ParameterRequiredDefaultDescription
video_pathNoPath to a local video file. Provide this or url.
urlNoVideo URL. Downloads the video automatically. Provide this or video_path.
queryNoWhat you need visual context for. Searches the transcript semantically.
autoNofalseAutonomously detect visual moments from the transcript.
assistNofalseAnalyze the transcript for visual gaps and return time ranges for manual screenshots. No frames extracted.
timestampsNoList of timestamps in seconds to extract frames at.
clearNofalseRemove all previous frames for this video.
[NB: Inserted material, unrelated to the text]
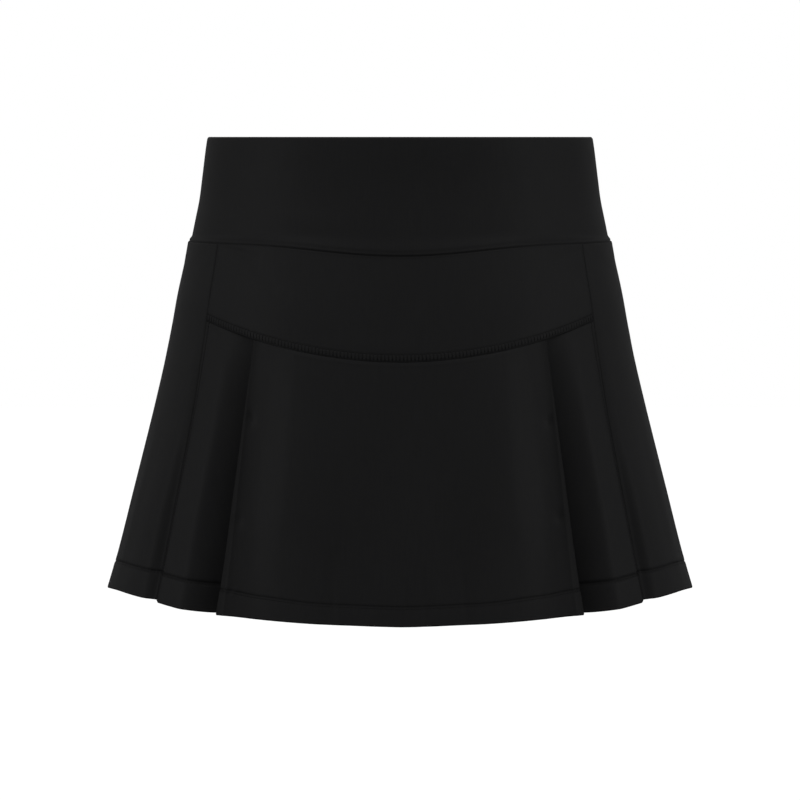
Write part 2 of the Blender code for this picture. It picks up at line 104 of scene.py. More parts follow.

Can combine with query or auto.
model_sizeNotinyWhisper model size for transcription.
max_framesNo30Maximum number of frames to extract.
top_kNo10Number of transcript matches in query mode.
context_wordsNo40Words of context around each match in query mode.

How frame selection works

The tool doesn’t blindly grab frames at fixed intervals.
  1. Transcript analysis: each segment is scored for visual necessity using pattern matching and semantic embeddings.
  2. Smart timing: three candidate frames are extracted per timestamp (t, t+1s, t+2s). The one with the highest edge density wins, capturing the sharpest UI or screen content.
  3. Deduplication: near-identical frames are detected using perceptual hashing and dropped automatically.
  4. Intro suppression: the first 30 seconds of a video require much higher confidence to qualify, filtering out B-roll and title cards.

Notes

Query mode is the recommended default for screen recordings. For talking-head videos or podcasts, use assist mode to find where manual screenshots are needed.
Frames are saved into your Obsidian vault at External Files/visual/. The vault is auto-detected from Obsidian’s configuration. No manual setup needed.
Frame filenames include the video title and timestamp (e.g. chatgpt_agent_builder_07m19s.png), so they never collide across videos in Obsidian’s search.
Use clear: true to remove old frames before re-extracting with a different query. Combine both in one call.